• Written exercise:
Restate the entire listing word for word.

--- BEGIN ---

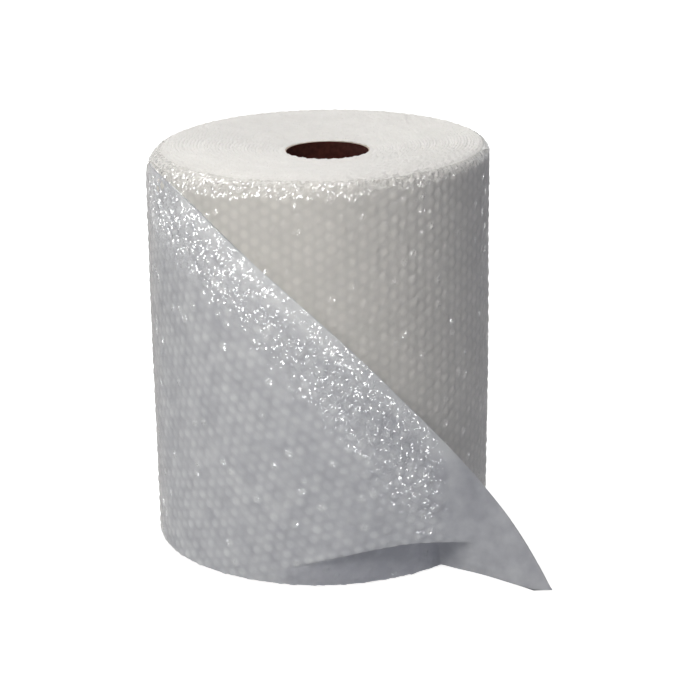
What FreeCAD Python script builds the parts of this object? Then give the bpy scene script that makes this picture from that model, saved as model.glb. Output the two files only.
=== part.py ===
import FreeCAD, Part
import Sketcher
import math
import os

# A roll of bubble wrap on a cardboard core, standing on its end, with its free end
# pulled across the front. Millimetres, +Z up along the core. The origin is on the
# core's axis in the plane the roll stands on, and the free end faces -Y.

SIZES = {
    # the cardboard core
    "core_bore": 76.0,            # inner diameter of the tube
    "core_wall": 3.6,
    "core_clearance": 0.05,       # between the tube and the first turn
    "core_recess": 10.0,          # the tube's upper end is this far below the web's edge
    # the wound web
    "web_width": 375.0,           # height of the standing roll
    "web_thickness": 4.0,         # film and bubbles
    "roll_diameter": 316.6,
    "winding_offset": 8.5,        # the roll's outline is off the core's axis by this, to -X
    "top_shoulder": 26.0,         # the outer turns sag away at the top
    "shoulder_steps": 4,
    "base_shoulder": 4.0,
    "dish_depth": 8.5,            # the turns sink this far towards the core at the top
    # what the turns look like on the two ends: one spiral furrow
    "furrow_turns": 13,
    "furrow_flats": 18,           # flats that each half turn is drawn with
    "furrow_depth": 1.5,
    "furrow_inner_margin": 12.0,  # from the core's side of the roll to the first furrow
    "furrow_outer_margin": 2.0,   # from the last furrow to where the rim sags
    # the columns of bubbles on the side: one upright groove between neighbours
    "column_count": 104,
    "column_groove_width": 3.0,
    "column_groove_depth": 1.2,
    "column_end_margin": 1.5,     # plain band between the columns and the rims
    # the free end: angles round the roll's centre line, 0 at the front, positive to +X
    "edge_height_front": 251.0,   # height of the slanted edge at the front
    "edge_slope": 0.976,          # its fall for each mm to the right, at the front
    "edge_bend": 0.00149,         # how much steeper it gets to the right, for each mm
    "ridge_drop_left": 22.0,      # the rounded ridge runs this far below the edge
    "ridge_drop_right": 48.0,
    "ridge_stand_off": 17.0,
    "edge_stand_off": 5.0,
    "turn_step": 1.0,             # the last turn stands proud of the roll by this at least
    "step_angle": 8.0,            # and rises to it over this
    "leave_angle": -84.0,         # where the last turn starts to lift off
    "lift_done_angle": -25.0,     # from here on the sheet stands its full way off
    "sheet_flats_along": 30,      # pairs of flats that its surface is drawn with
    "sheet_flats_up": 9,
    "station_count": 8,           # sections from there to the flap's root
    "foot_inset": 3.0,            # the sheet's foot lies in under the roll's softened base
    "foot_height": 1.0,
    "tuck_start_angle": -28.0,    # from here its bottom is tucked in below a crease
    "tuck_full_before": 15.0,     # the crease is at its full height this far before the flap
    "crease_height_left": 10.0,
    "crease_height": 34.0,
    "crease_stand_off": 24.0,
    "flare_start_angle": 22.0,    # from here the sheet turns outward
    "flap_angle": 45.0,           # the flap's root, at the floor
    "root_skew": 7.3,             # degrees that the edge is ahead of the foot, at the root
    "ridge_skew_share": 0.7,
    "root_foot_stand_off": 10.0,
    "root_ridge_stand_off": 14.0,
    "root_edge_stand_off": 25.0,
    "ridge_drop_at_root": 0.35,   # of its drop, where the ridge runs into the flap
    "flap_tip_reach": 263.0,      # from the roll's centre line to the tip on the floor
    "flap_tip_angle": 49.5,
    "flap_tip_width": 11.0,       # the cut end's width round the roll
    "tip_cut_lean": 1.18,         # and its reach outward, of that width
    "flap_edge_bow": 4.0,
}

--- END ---

• Answer to this exercise:
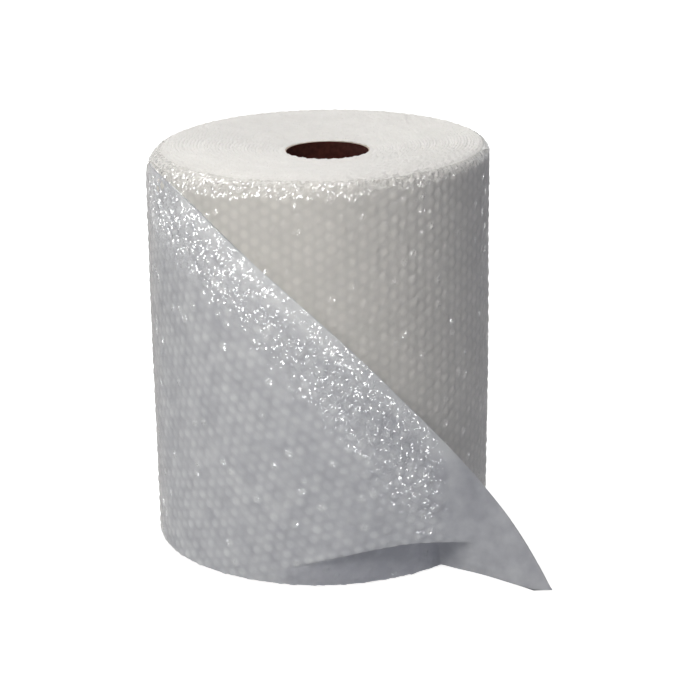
What FreeCAD Python script builds the parts of this object? Then give the bpy scene script that makes this picture from that model, saved as model.glb. Output the two files only.
=== part.py ===
import FreeCAD, Part
import Sketcher
import math
import os

# A roll of bubble wrap on a cardboard core, standing on its end, with its free end
# pulled across the front. Millimetres, +Z up along the core. The origin is on the
# core's axis in the plane the roll stands on, and the free end faces -Y.

SIZES = {
    # the cardboard core
    "core_bore": 76.0,            # inner diameter of the tube
    "core_wall": 3.6,
    "core_clearance": 0.05,       # between the tube and the first turn
    "core_recess": 10.0,          # the tube's upper end is this far below the web's edge
    # the wound web
    "web_width": 375.0,           # height of the standing roll
    "web_thickness": 4.0,         # film and bubbles
    "roll_diameter": 316.6,
    "winding_offset": 8.5,        # the roll's outline is off the core's axis by this, to -X
    "top_shoulder": 26.0,         # the outer turns sag away at the top
    "shoulder_steps": 4,
    "base_shoulder": 4.0,
    "dish_depth": 8.5,            # the turns sink this far towards the core at the top
    # what the turns look like on the two ends: one spiral furrow
    "furrow_turns": 13,
    "furrow_flats": 18,           # flats that each half turn is drawn with
    "furrow_depth": 1.5,
    "furrow_inner_margin": 12.0,  # from the core's side of the roll to the first furrow
    "furrow_outer_margin": 2.0,   # from the last furrow to where the rim sags
    # the columns of bubbles on the side: one upright groove between neighbours
    "column_count": 104,
    "column_groove_width": 3.0,
    "column_groove_depth": 1.2,
    "column_end_margin": 1.5,     # plain band between the columns and the rims
    # the free end: angles round the roll's centre line, 0 at the front, positive to +X
    "edge_height_front": 251.0,   # height of the slanted edge at the front
    "edge_slope": 0.976,          # its fall for each mm to the right, at the front
    "edge_bend": 0.00149,         # how much steeper it gets to the right, for each mm
    "ridge_drop_left": 22.0,      # the rounded ridge runs this far below the edge
    "ridge_drop_right": 48.0,
    "ridge_stand_off": 17.0,
    "edge_stand_off": 5.0,
    "turn_step": 1.0,             # the last turn stands proud of the roll by this at least
    "step_angle": 8.0,            # and rises to it over this
    "leave_angle": -84.0,         # where the last turn starts to lift off
    "lift_done_angle": -25.0,     # from here on the sheet stands its full way off
    "sheet_flats_along": 30,      # pairs of flats that its surface is drawn with
    "sheet_flats_up": 9,
    "station_count": 8,           # sections from there to the flap's root
    "foot_inset": 3.0,            # the sheet's foot lies in under the roll's softened base
    "foot_height": 1.0,
    "tuck_start_angle": -28.0,    # from here its bottom is tucked in below a crease
    "tuck_full_before": 15.0,     # the crease is at its full height this far before the flap
    "crease_height_left": 10.0,
    "crease_height": 34.0,
    "crease_stand_off": 24.0,
    "flare_start_angle": 22.0,    # from here the sheet turns outward
    "flap_angle": 45.0,           # the flap's root, at the floor
    "root_skew": 7.3,             # degrees that the edge is ahead of the foot, at the root
    "ridge_skew_share": 0.7,
    "root_foot_stand_off": 10.0,
    "root_ridge_stand_off": 14.0,
    "root_edge_stand_off": 25.0,
    "ridge_drop_at_root": 0.35,   # of its drop, where the ridge runs into the flap
    "flap_tip_reach": 263.0,      # from the roll's centre line to the tip on the floor
    "flap_tip_angle": 49.5,
    "flap_tip_width": 11.0,       # the cut end's width round the roll
    "tip_cut_lean": 1.18,         # and its reach outward, of that width
    "flap_edge_bow": 4.0,
}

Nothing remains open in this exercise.